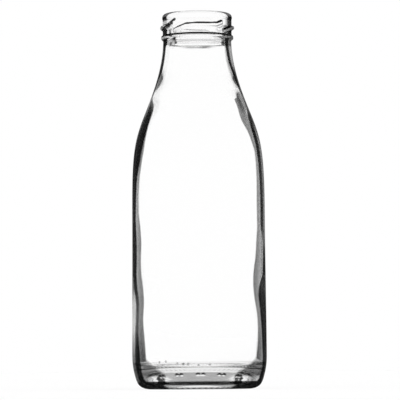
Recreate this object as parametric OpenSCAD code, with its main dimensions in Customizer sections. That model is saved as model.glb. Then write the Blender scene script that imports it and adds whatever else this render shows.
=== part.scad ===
// One-litre glass milk bottle with a four-lug twist-off mouth.
// The bottle is one blown piece of clear glass, standing on the XY plane with +Z up.

/* [Body] */
// Diameter of the straight body, at half height
body_d = 87.8; // [85:0.2:92]
// Diameter just above the heel, where the bottle is widest
heel_d = 88.8; // [87:0.2:94]
// Height at which the heel meets the body
heel_h = 22; // [18:0.5:30]
// Height at which the body starts to turn into the shoulder
body_top_h = 111; // [95:1:120]

/* [Shoulder and neck] */
// Height of the place where the shoulder turns into the neck's flare
flare_h = 180.4; // [174:0.2:186]
// Diameter at that place
flare_d = 71.4; // [66:0.2:76]
// How fast the radius shrinks there, in mm per mm of height
flare_slope = 0.4; // [0.3:0.01:0.48]
// Diameter of the neck, under the bead
neck_d = 45.2; // [43.4:0.1:45.6]

/* [Mouth] */
// Overall height, at the sealing face
bottle_h = 248.6; // [247.6:0.2:252]
// Outer diameter of the mouth between the lugs
root_d = 45.8; // [45.2:0.1:46.4]
// Outer diameter of the lip above the lugs
lip_d = 46.3; // [46:0.1:47]
// Height of the lip's band
lip_band_h = 4; // [3.5:0.25:5]
// Diameter of the straight bore
bore_d = 33.6; // [31:0.2:37]
// Length of the straight bore
bore_l = 15; // [12:0.5:16]
// Diameter of the transfer bead under the lugs
bead_d = 48; // [47:0.1:49]
// Height of the bead's underside
bead_h = 230; // [229:0.2:230.6]

/* [Lugs] */
// Number of lugs
lug_count = 4; // [3:1:6]
// Outer diameter over the lugs
lug_d = 49.2; // [48:0.1:50]
// Height of a lug's low end
lug_low_h = 236.2; // [235.4:0.1:236.6]
// Climb of a lug from its low end to its high end
lug_rise = 4.4; // [3:0.1:5.6]
// Width of a lug's crest
lug_crest = 1; // [0.6:0.1:1.6]
// Angle over which one lug runs
lug_span = 86; // [50:1:90]
// Direction of the first lug's low end, from +X
lug_start = 49; // [0:1:89]

/* [Glass] */
// Wall in the neck, just under the bead
neck_wall = 2.8; // [2:0.1:3.6]
// Wall in the neck's flare
flare_wall = 1.8; // [1.4:0.1:3]
// Wall of the body
body_wall = 2.1; // [1.6:0.1:3.2]
// Wall above the heel
heel_wall = 3.1; // [2.4:0.1:4.6]
// Glass in the middle of the bottom
bottom_wall = 4.6; // [3.5:0.1:7]

/* [Base] */
// Outer diameter of the ring that the bottle stands on
ring_outer_d = 64; // [61:0.5:68]
// Width of that ring
ring_w = 3; // [2:0.1:5]
// Height of the push-up's edge, just inside the ring
push_edge = 1.2; // [0.8:0.1:2]
// Height of the push-up in the middle
push_up = 3.4; // [2.2:0.1:4.5]
// Number of grip grooves across the ring
groove_count = 60; // [36:1:72]
// Depth of a grip groove
groove_depth = 0.4; // [0.2:0.05:0.6]
// Number of pairs of raised pips around the push-up
pip_pairs = 12; // [6:1:16]
// Diameter of one pip
pip_d = 2.4; // [1.8:0.1:2.8]
// Angle between the two pips of a pair
pip_apart = 6.8; // [6.6:0.1:9]
// Direction of the first pair, from +X
pip_start = 1.3; // [0:0.1:30]

/* [Hidden] */
$fn = 96;

// Points on each long stretch of the outline, and on each small round
STEPS = 12;
ROUND_STEPS = 5;

// Outside radii
body_r = body_d / 2;
heel_r = heel_d / 2;
flare_r = flare_d / 2;
neck_r = neck_d / 2;
root_r = root_d / 2;
lip_r = lip_d / 2;
bead_r = bead_d / 2;
lug_r = lug_d / 2;
ring_r = ring_outer_d / 2;
ring_in_r = ring_r - ring_w;

// Inside radii
bore_r = bore_d / 2;
in_neck_r = neck_r - neck_wall;
in_flare_r = flare_r - flare_wall;
in_body_r = body_r - body_wall;
in_heel_r = heel_r - heel_wall;

// Pull of each long curve, in mm of height: the taper above the heel and below
// the shoulder, the shoulder's low and high ends, the flare's low and high ends
taper_low = 28;
taper_high = 30;
shoulder_low = 42;
shoulder_high = 18;
flare_low = 16;
flare_high = 18;
neck_opening = 0.5;

// Heel: a tight corner up to the mould's parting line, then a gentle curve
part_h = 6.2;
part_r = heel_r - 2.5;
ring_pull = 5;
part_pull = [1.3, 4.4];
heel_low = [0.9, 3.3];
heel_high = 8;

// Bead: height of its widest band and of its flat top, and its soft corners
bead_crest_h = bead_h + 2.2;
bead_top_h = bead_h + 3.9;
bead_soft = 1.2;
bead_sharp = 0.2;

// Lip: its slope out from the root, and its outer and inner corners
lip_slope_h = 0.6;
lip_corner = 2.4;
mouth_corner = 2;

// Bore, and the throat below it, which opens out to the neck
bore_top_h = bottle_h - mouth_corner;
bore_low_h = bore_top_h - bore_l;
throat_h = 5;
throat_pull = 3;
throat_low_h = bore_low_h - throat_h;

// Inside of the bottom: the wall turns tightly into a shallow cone, which runs down
// to a groove round the floor. The runs of the corner and of the floor say how far
// the cone pulls the curves at its two ends.
floor_h = push_up + bottom_wall;
cone_slope = 0.46;
cone_run = 11.8;
cone_out_r = in_heel_r - 4.9;
cone_in = [cone_out_r - cone_run, floor_h - 1.1];
cone_out = [cone_out_r, cone_in.y + cone_run * cone_slope];
corner_h = cone_out.y + 6.2;
corner_drop = 3.2;
corner_run = 2.2;
floor_run = 2;
floor_flat = 14;

// Lugs: each is a stretch of a tilted ring, set off centre so that its ends run out
lug_out = 3;
lug_ring_r = lug_r - lug_out;
lug_tilt = asin(lug_rise / lug_r);
lug_root = 3.2;
lug_top_flank = 1.1;
lug_low_flank = 1.6;
lug_edge = [0.25, 0.2];
lug_clear_r = bore_r + 1.5;

// Base: edge of the dome, its pips, and the grooves across the ring
dome_r = ring_in_r - 1.2;
pip_ring_r = dome_r - 1.8;
pip_proud = 0.5;
pip_ball_r = (pow(pip_d / 2, 2) + pow(pip_proud, 2)) / (2 * pip_proud);
groove_w = 1.5;
groove_in_r = ring_in_r + 1.4;
groove_below = 1;

// A cubic curve from a to d, pulled towards b and c, without its first point
function curve(a, b, c, d, n = STEPS) = [
    for (i = [1 : n])
        let (t = i / n, u = 1 - t)
        u * u * u * a + 3 * u * u * t * b + 3 * u * t * t * c + t * t * t * d
];

// A round corner about a centre, from one angle to another
function corner(centre, r, from, to) = [
    for (i = [0 : ROUND_STEPS])
        let (a = from + (to - from) * i / ROUND_STEPS)
        centre + r * [cos(a), sin(a)]
];

// The same points in the other order
function backwards(points) = [
    for (i = [len(points) - 1 : -1 : 0])
        points[i]
];

// A point on the slope through the place where shoulder and flare meet
function on_slope(r, up) = [r - flare_slope * up, flare_h + up];

// Height of the push-up's underside at a distance from the axis: a shallow dome
function dome_z(r) = push_edge + (push_up - push_edge) * (1 - pow(r / dome_r, 2));

// Underside, from the middle of the push-up out to the ring
function base_outline() = concat(
    [
        for (i = [0 : STEPS])
            let (r = dome_r * i / STEPS)
            [r, dome_z(r)]
    ],
    [[ring_in_r, 0], [ring_r, 0]]
);

// Heel, from the ring up to the body's widest place
function heel_outline() = concat(
    curve(
        [ring_r, 0],
        [ring_r + ring_pull, 0],
        [part_r, part_h] - part_pull,
        [part_r, part_h]
    ),
    curve(
        [part_r, part_h],
        [part_r, part_h] + heel_low,
        [heel_r, heel_h - heel_high],
        [heel_r, heel_h]
    )
);

// One long skin of the bottle: body, shoulder and flare, from low to high
function skin_outline(low_h, low_r, mid_r, slope_r, top_r, top_h) = concat(
    curve(
        [low_r, low_h],
        [low_r, low_h + taper_low],
        [mid_r, body_top_h - taper_high],
        [mid_r, body_top_h]
    ),
    curve(
        [mid_r, body_top_h],
        [mid_r, body_top_h + shoulder_low],
        on_slope(slope_r, -shoulder_high),
        on_slope(slope_r, 0)
    ),
    curve(
        on_slope(slope_r, 0),
        on_slope(slope_r, flare_low),
        [top_r + neck_opening, top_h - flare_high],
        [top_r, top_h]
    )
);

// Transfer bead, with a soft underside and a flat top
function bead_outline() = concat(
    curve(
        [neck_r, bead_h],
        [neck_r, bead_h + bead_soft],
        [bead_r, bead_h + bead_soft],
        [bead_r, bead_crest_h],
        ROUND_STEPS
    ),
    curve(
        [bead_r, bead_crest_h],
        [bead_r, bead_crest_h + bead_soft],
        [bead_r - bead_sharp, bead_top_h - bead_sharp],
        [root_r, bead_top_h],
        ROUND_STEPS
    )
);

// Lip, from the root above the lugs over the sealing face and down the bore
function lip_outline() = concat(
    [
        [root_r, bottle_h - lip_band_h],
        [lip_r, bottle_h - lip_band_h + lip_slope_h]
    ],
    corner([lip_r - lip_corner, bottle_h - lip_corner], lip_corner, 0, 90),
    corner([bore_r + mouth_corner, bore_top_h], mouth_corner, 90, 180)
);

// Inside, from the middle of the bottom up to the bore's low end
function inner_outline() = concat(
    [[0, floor_h]],
    curve(
        [0, floor_h],
        [floor_flat, floor_h],
        cone_in - floor_run * [1, cone_slope],
        cone_in
    ),
    [cone_out],
    curve(
        cone_out,
        cone_out + corner_run * [1, cone_slope],
        [in_heel_r, corner_h - corner_drop],
        [in_heel_r, corner_h]
    ),
    skin_outline(corner_h, in_heel_r, in_body_r, in_flare_r, in_neck_r, throat_low_h),
    curve(
        [in_neck_r, throat_low_h],
        [in_neck_r, throat_low_h + throat_pull],
        [bore_r, bore_low_h - throat_pull],
        [bore_r, bore_low_h]
    )
);

// The bottle without its lugs, grooves and pips
module glass_shell() {
    rotate_extrude()
        polygon(concat(
            base_outline(),
            heel_outline(),
            skin_outline(heel_h, heel_r, body_r, flare_r, neck_r, bead_h),
            bead_outline(),
            lip_outline(),
            backwards(inner_outline())
        ));
}

// Cross-section of a lug, from its root out to its crest
module lug_section() {
    half = lug_crest / 2;
    polygon([
        [-lug_root, -half - lug_low_flank],
        [-lug_edge.x, -half],
        [0, -half + lug_edge.y],
        [0, half - lug_edge.y],
        [-lug_edge.x, half],
        [-lug_root, half + lug_top_flank]
    ]);
}

// The wedge of space that one lug fills, clear of the bore and the bead's foot
module lug_sector() {
    middle = lug_r / cos(lug_span / 4);
    difference() {
        translate([0, 0, bead_crest_h])
            linear_extrude(bottle_h - bead_crest_h)
            polygon([
                [0, 0],
                [2 * lug_r, 0],
                2 * middle * [cos(lug_span / 2), sin(lug_span / 2)],
                2 * lug_r * [cos(lug_span), sin(lug_span)]
            ]);
        translate([0, 0, bead_h])
            cylinder(h = bottle_h, r = lug_clear_r);
    }
}

// One lug: it starts low at +X and climbs as it goes round
module lug() {
    intersection() {
        translate([0, 0, lug_low_h])
            rotate([lug_tilt, 0, 0])
            rotate([0, 0, lug_span / 2])
            translate([lug_out, 0, 0])
            rotate_extrude()
            translate([lug_ring_r, 0])
            lug_section();
        lug_sector();
    }
}

// The grip grooves across the standing ring
module grooves() {
    for (i = [0 : groove_count - 1])
        rotate([0, 0, i * 360 / groove_count])
            translate([groove_in_r, -groove_w / 2, -groove_below])
            cube([ring_r, groove_w, groove_below + groove_depth]);
}

// The pips around the push-up, in pairs, each a low cap of a ball
module pips() {
    for (i = [0 : pip_pairs - 1], side = [-1, 1])
        rotate([0, 0, pip_start + i * 360 / pip_pairs + side * pip_apart / 2])
            translate([pip_ring_r, 0, dome_z(pip_ring_r) - pip_proud + pip_ball_r])
            sphere(r = pip_ball_r);
}

module glass_bottle() {
    color("gainsboro", 0.4)
    difference() {
        union() {
            glass_shell();
            for (i = [0 : lug_count - 1])
                rotate([0, 0, lug_start + i * 360 / lug_count])
                    lug();
            pips();
        }
        grooves();
    }
}

glass_bottle();
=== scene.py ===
"""A clear glass one-litre milk bottle with a four-lug twist-off mouth.

The bottle is one piece of moulded glass, so it is one closed skin here too:
a single outline is carried round the axis, from the middle of the underside,
up the outside, over the lip, down the bore and the inner wall, and in to the
middle of the floor. Each stretch of the outline has its own number of points
round the axis, so that grooves, pips and lugs are fine and the plain body is
light. Sizes are in millimetres, and the mesh is in metres.
"""

import logging
import math
from dataclasses import dataclass, field
from enum import Enum
from typing import Any, Callable, ClassVar, Protocol

import bpy
import numpy as np
from mathutils import Matrix, Vector


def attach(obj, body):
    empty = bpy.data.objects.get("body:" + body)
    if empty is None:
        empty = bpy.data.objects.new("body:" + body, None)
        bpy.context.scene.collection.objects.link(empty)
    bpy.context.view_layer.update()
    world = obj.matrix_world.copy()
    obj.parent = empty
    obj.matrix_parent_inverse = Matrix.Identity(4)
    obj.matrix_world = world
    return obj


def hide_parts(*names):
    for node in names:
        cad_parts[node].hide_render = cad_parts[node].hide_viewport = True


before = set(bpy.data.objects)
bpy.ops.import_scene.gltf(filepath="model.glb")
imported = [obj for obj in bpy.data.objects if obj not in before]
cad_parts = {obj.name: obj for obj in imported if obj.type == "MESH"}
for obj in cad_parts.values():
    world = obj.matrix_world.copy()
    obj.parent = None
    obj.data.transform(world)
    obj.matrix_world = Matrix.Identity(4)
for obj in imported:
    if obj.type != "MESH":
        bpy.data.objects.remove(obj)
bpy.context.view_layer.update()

LOG = logging.getLogger("milk_bottle")
MM = 0.001
NODE = "glass_bottle"

Array = np.ndarray
Pair = tuple[float, float]
Edge = tuple[float, float]  # a soft edge: where it starts to come in, and where it is all in
Colour = tuple[float, float, float, float]
Marks = dict[str, Array]

WHITE: Colour = (1.0, 1.0, 1.0, 1.0)
NEVER = 1.5  # a facing value that no angle reaches


# ---------------------------------------------------------------- curves


def smooth(low: float, high: float, x: Array) -> Array:
    """Gives 0 below low, 1 above high, and 3t^2 - 2t^3 between them."""
    t = np.clip((x - low) / (high - low), 0.0, 1.0)
    return t * t * (3.0 - 2.0 * t)


def above(edge: Edge, x: Array) -> Array:
    """Gives 0 below a soft edge and 1 above it."""
    return smooth(edge[0], edge[1], x)


def below(edge: Edge, x: Array) -> Array:
    """Gives 1 below a soft edge and 0 above it."""
    return 1.0 - smooth(edge[0], edge[1], x)


def between(low: Edge, high: Edge, x: Array) -> Array:
    """Gives 1 between two soft edges and 0 outside them."""
    return above(low, x) * below(high, x)


def mix(a: Any, b: Any, share: Array) -> Array:
    """Goes from a to b as share goes from 0 to 1: a + (b - a) share."""
    return a + (b - a) * share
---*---
WHAT THE EXERCISE ASKS:
Scan the lines for the string "empty". Copy out each line that matches.

SOLUTION TO THE EXERCISE:
    empty = bpy.data.objects.get("body:" + body)
    if empty is None:
        empty = bpy.data.objects.new("body:" + body, None)
        bpy.context.scene.collection.objects.link(empty)
    obj.parent = empty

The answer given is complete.